MATERIAL FOR THIS TASK:

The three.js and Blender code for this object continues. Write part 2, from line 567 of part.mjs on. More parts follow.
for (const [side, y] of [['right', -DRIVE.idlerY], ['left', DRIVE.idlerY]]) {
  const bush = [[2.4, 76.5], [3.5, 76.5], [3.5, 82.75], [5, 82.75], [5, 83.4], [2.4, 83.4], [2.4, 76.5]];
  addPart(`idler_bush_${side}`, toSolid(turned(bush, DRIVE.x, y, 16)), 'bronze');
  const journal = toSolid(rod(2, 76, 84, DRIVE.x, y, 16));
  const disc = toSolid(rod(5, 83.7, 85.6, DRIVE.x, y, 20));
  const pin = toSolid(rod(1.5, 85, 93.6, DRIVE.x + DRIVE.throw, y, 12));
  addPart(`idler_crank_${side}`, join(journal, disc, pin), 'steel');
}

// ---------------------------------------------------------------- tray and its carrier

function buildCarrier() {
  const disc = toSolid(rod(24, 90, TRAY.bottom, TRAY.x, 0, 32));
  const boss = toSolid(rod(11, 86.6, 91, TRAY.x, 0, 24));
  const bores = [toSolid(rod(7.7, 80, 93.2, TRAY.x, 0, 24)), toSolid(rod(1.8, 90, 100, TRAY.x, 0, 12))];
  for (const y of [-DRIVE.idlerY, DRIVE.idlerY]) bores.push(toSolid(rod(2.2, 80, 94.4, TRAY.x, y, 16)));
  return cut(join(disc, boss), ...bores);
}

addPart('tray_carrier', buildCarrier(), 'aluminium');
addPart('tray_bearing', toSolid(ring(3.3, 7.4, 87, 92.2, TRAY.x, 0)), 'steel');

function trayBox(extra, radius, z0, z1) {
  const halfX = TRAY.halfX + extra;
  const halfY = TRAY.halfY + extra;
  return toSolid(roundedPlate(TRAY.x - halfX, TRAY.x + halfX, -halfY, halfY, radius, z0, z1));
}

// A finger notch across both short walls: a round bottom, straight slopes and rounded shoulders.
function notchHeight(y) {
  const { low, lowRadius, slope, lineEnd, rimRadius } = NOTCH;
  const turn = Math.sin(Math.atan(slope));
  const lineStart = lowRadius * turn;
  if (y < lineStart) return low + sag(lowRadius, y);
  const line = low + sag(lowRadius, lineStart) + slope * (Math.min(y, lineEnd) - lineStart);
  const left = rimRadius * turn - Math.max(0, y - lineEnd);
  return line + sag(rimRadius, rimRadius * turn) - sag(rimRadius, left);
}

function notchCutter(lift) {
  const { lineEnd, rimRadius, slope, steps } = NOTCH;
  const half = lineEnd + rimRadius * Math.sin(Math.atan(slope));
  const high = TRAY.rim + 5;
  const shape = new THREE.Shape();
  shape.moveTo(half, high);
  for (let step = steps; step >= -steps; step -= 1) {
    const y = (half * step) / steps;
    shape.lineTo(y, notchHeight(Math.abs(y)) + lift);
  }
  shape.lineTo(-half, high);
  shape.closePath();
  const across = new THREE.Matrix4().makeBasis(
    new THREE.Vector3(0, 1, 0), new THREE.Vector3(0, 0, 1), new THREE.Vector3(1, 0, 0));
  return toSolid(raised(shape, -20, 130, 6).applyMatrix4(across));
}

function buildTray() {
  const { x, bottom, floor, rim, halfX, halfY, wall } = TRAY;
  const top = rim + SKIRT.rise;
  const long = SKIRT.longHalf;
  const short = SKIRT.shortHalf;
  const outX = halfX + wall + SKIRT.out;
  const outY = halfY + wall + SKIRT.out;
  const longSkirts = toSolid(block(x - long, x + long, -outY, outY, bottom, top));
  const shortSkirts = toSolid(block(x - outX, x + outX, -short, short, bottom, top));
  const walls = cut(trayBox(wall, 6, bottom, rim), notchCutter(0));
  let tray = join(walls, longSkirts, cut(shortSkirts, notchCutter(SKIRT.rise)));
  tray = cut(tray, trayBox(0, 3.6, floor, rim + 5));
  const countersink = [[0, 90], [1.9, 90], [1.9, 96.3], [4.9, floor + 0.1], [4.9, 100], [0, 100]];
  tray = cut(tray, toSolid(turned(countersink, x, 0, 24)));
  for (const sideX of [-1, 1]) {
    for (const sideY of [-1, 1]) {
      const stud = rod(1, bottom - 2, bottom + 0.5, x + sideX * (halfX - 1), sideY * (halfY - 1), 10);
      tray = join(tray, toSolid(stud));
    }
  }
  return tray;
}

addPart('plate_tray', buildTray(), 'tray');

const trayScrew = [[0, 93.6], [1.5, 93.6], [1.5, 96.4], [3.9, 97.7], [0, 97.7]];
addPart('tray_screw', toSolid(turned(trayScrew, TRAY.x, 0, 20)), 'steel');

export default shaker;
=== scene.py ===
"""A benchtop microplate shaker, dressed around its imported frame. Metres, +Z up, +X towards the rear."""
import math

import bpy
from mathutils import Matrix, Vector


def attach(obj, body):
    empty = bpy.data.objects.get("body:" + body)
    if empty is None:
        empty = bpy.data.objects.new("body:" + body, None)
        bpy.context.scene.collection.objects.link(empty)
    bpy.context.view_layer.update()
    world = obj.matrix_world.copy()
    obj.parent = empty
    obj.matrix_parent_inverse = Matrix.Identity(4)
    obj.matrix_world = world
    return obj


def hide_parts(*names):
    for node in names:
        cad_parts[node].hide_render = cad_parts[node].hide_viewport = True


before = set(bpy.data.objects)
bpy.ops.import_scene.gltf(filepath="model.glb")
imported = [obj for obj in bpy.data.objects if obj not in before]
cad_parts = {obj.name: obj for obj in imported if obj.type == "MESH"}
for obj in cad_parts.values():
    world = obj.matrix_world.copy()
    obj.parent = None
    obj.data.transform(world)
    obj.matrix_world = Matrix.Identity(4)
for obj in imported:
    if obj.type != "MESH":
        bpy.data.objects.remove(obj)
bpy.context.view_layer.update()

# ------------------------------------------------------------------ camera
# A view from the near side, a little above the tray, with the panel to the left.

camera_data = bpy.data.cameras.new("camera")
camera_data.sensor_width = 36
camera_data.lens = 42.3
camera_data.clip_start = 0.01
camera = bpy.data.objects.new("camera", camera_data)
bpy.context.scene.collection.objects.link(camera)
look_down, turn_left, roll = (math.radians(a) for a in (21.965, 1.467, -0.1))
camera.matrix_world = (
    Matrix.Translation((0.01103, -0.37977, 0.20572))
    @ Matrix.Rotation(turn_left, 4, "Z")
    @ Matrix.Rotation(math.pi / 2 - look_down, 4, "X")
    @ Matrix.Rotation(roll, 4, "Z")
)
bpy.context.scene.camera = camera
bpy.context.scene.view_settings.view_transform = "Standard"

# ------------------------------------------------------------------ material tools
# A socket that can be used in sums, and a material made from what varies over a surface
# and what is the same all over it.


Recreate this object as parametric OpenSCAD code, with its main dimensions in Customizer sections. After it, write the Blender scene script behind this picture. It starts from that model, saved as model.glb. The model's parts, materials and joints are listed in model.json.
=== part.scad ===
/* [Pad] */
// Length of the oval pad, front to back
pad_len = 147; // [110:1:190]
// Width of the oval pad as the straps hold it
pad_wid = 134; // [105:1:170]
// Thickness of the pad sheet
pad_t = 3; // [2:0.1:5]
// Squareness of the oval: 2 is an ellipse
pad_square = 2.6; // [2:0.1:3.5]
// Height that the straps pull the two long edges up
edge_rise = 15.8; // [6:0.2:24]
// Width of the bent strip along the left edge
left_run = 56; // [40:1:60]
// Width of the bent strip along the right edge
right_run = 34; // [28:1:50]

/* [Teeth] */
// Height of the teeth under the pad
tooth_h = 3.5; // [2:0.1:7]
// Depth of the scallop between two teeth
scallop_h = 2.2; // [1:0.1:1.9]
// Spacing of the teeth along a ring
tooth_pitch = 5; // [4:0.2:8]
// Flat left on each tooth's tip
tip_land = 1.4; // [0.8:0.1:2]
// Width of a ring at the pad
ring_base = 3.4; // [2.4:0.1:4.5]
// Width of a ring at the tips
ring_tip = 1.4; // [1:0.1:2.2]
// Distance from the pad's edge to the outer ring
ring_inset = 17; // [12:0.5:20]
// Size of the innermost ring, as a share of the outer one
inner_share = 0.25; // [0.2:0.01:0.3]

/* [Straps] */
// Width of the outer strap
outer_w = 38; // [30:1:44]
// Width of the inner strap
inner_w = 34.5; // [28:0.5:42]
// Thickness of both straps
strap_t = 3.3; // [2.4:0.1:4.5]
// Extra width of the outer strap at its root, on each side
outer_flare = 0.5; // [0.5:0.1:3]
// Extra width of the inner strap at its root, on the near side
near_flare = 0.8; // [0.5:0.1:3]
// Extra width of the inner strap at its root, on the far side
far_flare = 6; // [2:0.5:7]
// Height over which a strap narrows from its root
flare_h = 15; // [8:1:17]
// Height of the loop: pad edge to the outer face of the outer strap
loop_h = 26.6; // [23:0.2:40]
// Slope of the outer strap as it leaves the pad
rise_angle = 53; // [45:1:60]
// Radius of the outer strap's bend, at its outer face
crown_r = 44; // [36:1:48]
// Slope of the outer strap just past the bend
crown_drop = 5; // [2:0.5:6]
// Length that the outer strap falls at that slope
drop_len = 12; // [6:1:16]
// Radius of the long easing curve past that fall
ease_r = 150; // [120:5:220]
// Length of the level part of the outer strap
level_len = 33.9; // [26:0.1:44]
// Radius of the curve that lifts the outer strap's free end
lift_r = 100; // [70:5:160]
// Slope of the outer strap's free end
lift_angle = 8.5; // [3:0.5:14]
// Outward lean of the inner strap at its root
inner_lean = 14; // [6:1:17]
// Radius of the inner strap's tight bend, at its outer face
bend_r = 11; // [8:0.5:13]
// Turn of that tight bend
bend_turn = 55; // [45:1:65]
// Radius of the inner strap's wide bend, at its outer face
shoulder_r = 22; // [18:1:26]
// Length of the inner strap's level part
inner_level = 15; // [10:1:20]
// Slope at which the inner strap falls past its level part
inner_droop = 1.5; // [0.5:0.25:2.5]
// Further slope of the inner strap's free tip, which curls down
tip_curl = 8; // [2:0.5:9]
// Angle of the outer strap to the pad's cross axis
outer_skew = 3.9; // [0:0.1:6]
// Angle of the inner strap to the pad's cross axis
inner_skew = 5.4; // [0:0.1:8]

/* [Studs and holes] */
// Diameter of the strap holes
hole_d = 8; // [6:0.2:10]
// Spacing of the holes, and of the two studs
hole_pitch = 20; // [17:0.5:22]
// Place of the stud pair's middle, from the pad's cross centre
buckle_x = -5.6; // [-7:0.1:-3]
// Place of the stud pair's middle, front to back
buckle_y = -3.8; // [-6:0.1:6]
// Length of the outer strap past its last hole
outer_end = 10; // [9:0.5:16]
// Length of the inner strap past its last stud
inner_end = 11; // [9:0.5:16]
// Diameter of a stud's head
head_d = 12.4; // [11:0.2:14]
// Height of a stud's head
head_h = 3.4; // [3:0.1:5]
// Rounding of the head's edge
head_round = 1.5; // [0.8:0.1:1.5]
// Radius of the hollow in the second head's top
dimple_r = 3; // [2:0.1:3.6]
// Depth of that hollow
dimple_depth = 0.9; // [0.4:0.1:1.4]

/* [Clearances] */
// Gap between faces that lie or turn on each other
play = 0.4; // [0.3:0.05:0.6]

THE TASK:
The required output is an exact reproduction of the lines starting at the one that contains "addPart('plate_tray', buildTray(), 'tray');" and ending at the one that contains "obj.matrix_world = world". Both boundary lines belong to it.

FINISHED TASK:
addPart('plate_tray', buildTray(), 'tray');

const trayScrew = [[0, 93.6], [1.5, 93.6], [1.5, 96.4], [3.9, 97.7], [0, 97.7]];
addPart('tray_screw', toSolid(turned(trayScrew, TRAY.x, 0, 20)), 'steel');

export default shaker;
=== scene.py ===
"""A benchtop microplate shaker, dressed around its imported frame. Metres, +Z up, +X towards the rear."""
import math

import bpy
from mathutils import Matrix, Vector


def attach(obj, body):
    empty = bpy.data.objects.get("body:" + body)
    if empty is None:
        empty = bpy.data.objects.new("body:" + body, None)
        bpy.context.scene.collection.objects.link(empty)
    bpy.context.view_layer.update()
    world = obj.matrix_world.copy()
    obj.parent = empty
    obj.matrix_parent_inverse = Matrix.Identity(4)
    obj.matrix_world = world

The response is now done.